- Status: Active
- Genre: Arts festival, Book festival
- Frequency: Annually
- Venue: Gusau Institute, Kaduna
- Locations: Kaduna, Kaduna State
- Country: Nigeria
- Inaugurated: 2017
- Organized by: Book Buzz Foundation/Kaduna State Government/Gusau Institute
- Website: www.kabafest.org

= Kaduna Book and Arts Festival =

Literary festival in Kaduna State, Nigeria

Kaduna Book and Arts Festival, also known as KABAFEST, is an annual literary, cultural, and art event in Kaduna State, Nigeria that took place for the first time in July, 2017. It was organized by Book Buzz Foundation, who also organizes the annual Aké Arts and Book Festival, in collaboration with the Kaduna State Government and the Gusau Institute. It was also the first book festival that occurs annually in northern Nigeria.

== Founding ==
There is a perception about Northern Nigeria as a place that is too conservative for books and literature. KABAFEST was conceived - an initiative of the Kaduna State Government, as a way to address that misconception. Of that founding, Lola Shoneyin of Book Buzz says through the festival, she "aim to create new and exciting opportunities for social and cultural interaction, the celebration and promotion of creatives in the Northern region of Nigeria and foster tolerance and understanding through dialogues about books, culture, the arts and society."

== The first edition ==
The first edition of KABAFEST was held at the Gusau Institute in Kaduna State and had five booklogues or conversations, presence of authors, panel discussions, two film screenings, an art exhibition with four Northern Nigerian artists, food- tasting, and a magical poetry performance. It featured over 50 writers, artists, actors, poets and performers from around the world. It was headlined by Sudanese author and first winner of the Caine Prize, Leila Aboulela.

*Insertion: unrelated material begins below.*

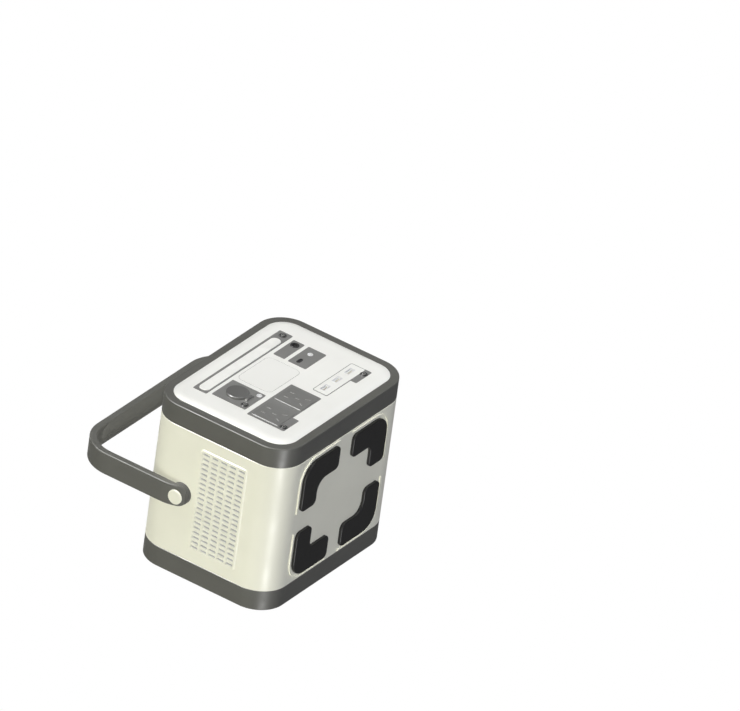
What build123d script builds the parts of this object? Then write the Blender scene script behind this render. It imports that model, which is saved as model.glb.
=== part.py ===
from build123d import *
from math import cos, floor, hypot, radians, sqrt
import os

# Portable power station: a four-sided sleeve closed by two dark rims, a front panel with the
# outlets and a plain rear cover, standing on four rubber feet and carried by a swinging bail.
# Millimetres. +Z up, the front panel faces -Y, X runs along the width. The origin is the middle
# of the body's footprint, at the height that the feet stand on.

# ---- Case ------------------------------------------------------------------------------------
WIDTH = 264                 # sleeve, outside, along X
HEIGHT = 198                # sleeve, outside, along Z, without the feet
DEPTH = 230                 # rim face to rim face, along Y
CORNER_R = 38               # case corners seen from the front
WALL = 3
SEAM_CHAMFER = 0.4          # bevel each side of the seam between sleeve and rim
FIT = 0.2                   # clearance round pieces that slot into each other

# ---- Rims and the two faces ------------------------------------------------------------------
RIM_LENGTH = 27.2           # along Y
RIM_FACE = 11.2             # width of the ring seen from the front
RIM_LIP = 3                 # thickness of that ring
RIM_EDGE_R = 1.4
TONGUE_LENGTH = 8           # part of the rim that slides into the sleeve
TONGUE_T = 2
BEAD = 1.2                  # snap bead that holds the panel's flange against the lip
BEAD_LENGTH = 1.5
PANEL_RISE = 3              # how far the panel's flat stands in front of the rim
PANEL_EDGE_R = 24           # radius of its soft edge
PANEL_T = 3.5
PANEL_EDGE_WALL = 2
PANEL_FIT = 0.15
FLANGE_T = 2.5

# ---- Screws: one size of pan head screw holds rims, tray and control board --------------------
SCREW_R = 2
SCREW_LENGTH = 10
SCREW_HEAD_R = 4
SCREW_HEAD_H = 2.4
SCREW_SLOT = (4.6, 0.9, 1.1)
SCREW_FIT = 0.05            # between shank and threaded hole
SCREW_HOLE_FIT = 0.3        # between shank and clearance hole
BOSS_R = 6
BOSS_LENGTH = 16
LUG_T = 4

# ---- Feet ------------------------------------------------------------------------------------
FOOT_H = 4
FOOT_INSET_X = 7.5          # from the start of the case corner to the foot's outer edge
FOOT_INSET_Y = 7.8          # from the sleeve's end to the foot's outer edge
FOOT_ARM_X = 31
FOOT_ARM_Y = 32.5
FOOT_END_X = 14             # distance of the arm ends from the middle lines
FOOT_END_Y = 15
FOOT_END_R = 7.5
FOOT_EDGE_R = 1.2
FOOT_WIDE_RADII = (25, 16)      # outer and inner corner of the two wide feet
FOOT_COMPACT_RADII = (24, 9)    # and of the two compact ones
PEG_R = 2.5
PEG_LENGTH = 4.5
PEG_PLACE = 32              # along each arm, from the middle lines
PEG_FIT = 0.15
RIDGE_OFFSET = 4.8          # drip ridge round each foot's outer edges
RIDGE_W = 1.2
RIDGE_H = 1.6

# ---- Vents -----------------------------------------------------------------------------------
VENT_FLOOR_GAP = 50         # from the case's underside to the grille
VENT_PIVOT_GAP = 20         # from the grille to the handle's pivot
VENT_END_GAP = 15.8         # from the grille to the sleeve's end
VENT_R = 5
GRILLE_RISE = 1.2
GRILLE_CHAMFER = 0.8
GRILLE_COVER = 3            # how far the grille's face covers the wall round its opening
GRILLE_INSIDE = 1.5         # how far its plug stands inside the wall
SLOT_SIZE = (4.5, 10.5)     # along Y and Z
SLOT_R = 1.6
SLOT_PITCH = (6.92, 12.85)
SLOT_BORDER = (3.8, 2.8)
HOOK_LENGTH = 10
HOOK_GRIP = 1.1
HOOK_T = 1.2
SCREEN_T = 0.8
SCREEN_FRAME = 2.5
SCREEN_HOLE = 2.4
SCREEN_PITCH = 4

# ---- Fans ------------------------------------------------------------------------------------
FAN_SIZE = 60
FAN_T = 15
FAN_SPACING = 64
FAN_DUCT_R = 28
FAN_CORNER_R = 4
FAN_HOLE_R = 2.15
FAN_HOLE_PITCH = 50
FAN_TIP_GAP = 1
FAN_HUB_R = 12.5
FAN_HUB_WALL = 1.5
FAN_BLADES = 7
FAN_BLADE_T = 1.2
FAN_BLADE_CHORD = 12
FAN_BLADE_ANGLE = 42
FAN_SHAFT_R = 1.5
FAN_SHAFT_FIT = 0.05
FAN_BUSH_WALL = 2.2
FAN_MOUNT_T = 2
FAN_STRUT_W = 4
FAN_AXIAL_GAP = 1

# ---- Handle ----------------------------------------------------------------------------------
PIVOT_BELOW_TOP = 60
HANDLE_GAP = 5.7            # between the sleeve and each arm, filled at the pivot by a spacer
HANDLE_T = 9.3
HANDLE_BAND = 29.2
HANDLE_CORNER_R = 49
HANDLE_EDGE_R = 1.6
HANDLE_SWING_GAP = 8.2        # between the grip and the case's edges as the handle swings
GRIP_BULGE = 4.2
GRIP_MARGIN = 1.5
SPACER_R = 14
BOLT_R = 4
BOLT_FIT = 0.05
BOLT_HOLE_FIT = 0.3
BOLT_HEAD_R = 7
BOLT_HEAD_H = 2.4
BOLT_SOCKET_R = 2.9          # hexagon socket, corner to centre
BOLT_SOCKET_FLOOR = 0.8
BOLT_HEAD_FIT = 0.5
PIVOT_CAP_R = 9.5
PIVOT_CAP_T = 2.4
PIVOT_CAP_SEAT = 2.1        # depth of the cap's recess in the arm
PIVOT_BOSS_R = 10
PIVOT_BOSS_H = 6
NUT_ACROSS_FLATS = 13
NUT_H = 6.5

# ---- Right side: dark inlay and mains inlet ---------------------------------------------------
INLAY_T = 1.4
INLET_FRONT_GAP = 20.6      # from the sleeve's front end to the inlet plate
INLET_TOP_GAP = 2.7         # from the inlay's top edge to the inlet plate
INLET_PLATE = (33.5, 36.3)  # along Y and Z
INLET_PLATE_RISE = 0.4
INLET_OUTSIDE = (29.1, 21.2)
INLET_TOP_BORDER = 4.1
INLET_CAVITY = (24.4, 16.4)
INLET_CAVITY_DEPTH = 17
INLET_DEPTH = 21
INLET_PIN = (2, 4)
INLET_PIN_LENGTH = 14
INLET_PIN_TAIL = 6
INLET_PIN_SPREAD = 14
INLET_PIN_STEP = 4          # how much higher the earth pin stands than the other two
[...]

Other writers and artists present included Abdulbasit Abubakar, Abdullah Musa Dona, Abubakar Adam Ibrahim, Aisha Umar, Aminu Alan Waka, Andrew Walker, Auwalu Anwar, Audee T. Giwa, Balaraba Ramat Yakubu, Carmen McCain, Chika Jones, Chitra Nagarajan, Dami Ajayi, E. E Sule, Edify Yakusak, Efe Paul Azino, Fatima A. Umar, Hadiza Isma El-Rufai, Hafsah A. Matazu, Sanusi Lamido Sanusi, Hafsat Ahmad Abdulwaheed, Hauwa Evelyn Shekarau, Ibrahim Bello-Kano, Ishaya Bako, Jamila Umar Tanko, Jerry Buhari, Joseph Hayab, Kadaria Ahmed, Kaltume B. Gana, Kenneth Gyang, Kinna Likimani, Kola Tubosun, Leila Aboulela, Mariam S. Oyawoye, Maryam Bobi, Maryam Awaisu, Maryam Bukar Hassan, Methuselah Jeremiah, Nur'din Busari, Nura Garba, Odafe Atogun, Pearl Osibu, Rahama Sadau, Rahma Abdulmajid Sharif, Richard Ali, Saddiq Dzukogi, Samira Haruna Sanusi, Segun Adeniyi, Saudatu S. Mahdi, Temie Giwa-Tubosun, Titilope Sonuga, Toni Kan, Usman Bugaje, Wana Udobang, Williams Chechet, Zaynab Alkali, Razinat Talatu Mohammed, Abubakar Othman, Jeremiah Gyang.

== Right to Write ==
A highlight of the festival was the unveiling of the memorandum of understanding, of 'Right to Write Project', a literacy project between the European Union, and a French cultural organisation, Africultures. The aim of the project is "to propagate massive literary and digital projects in five states in the North – Kaduna, Katsina, Borno, Adamawa and Bauchi." The project is worth EUR 3 million.

== Hausa Language Prize/Residency ==
Another highlight of the festival was the announcement of a five hundred thousand naira Prize for Hausa Literature, and a residency for writers writing in the language.

== Annual event ==
The festival was declared an annual event by the governor of Kaduna State, Mallam Nasir el-Rufai.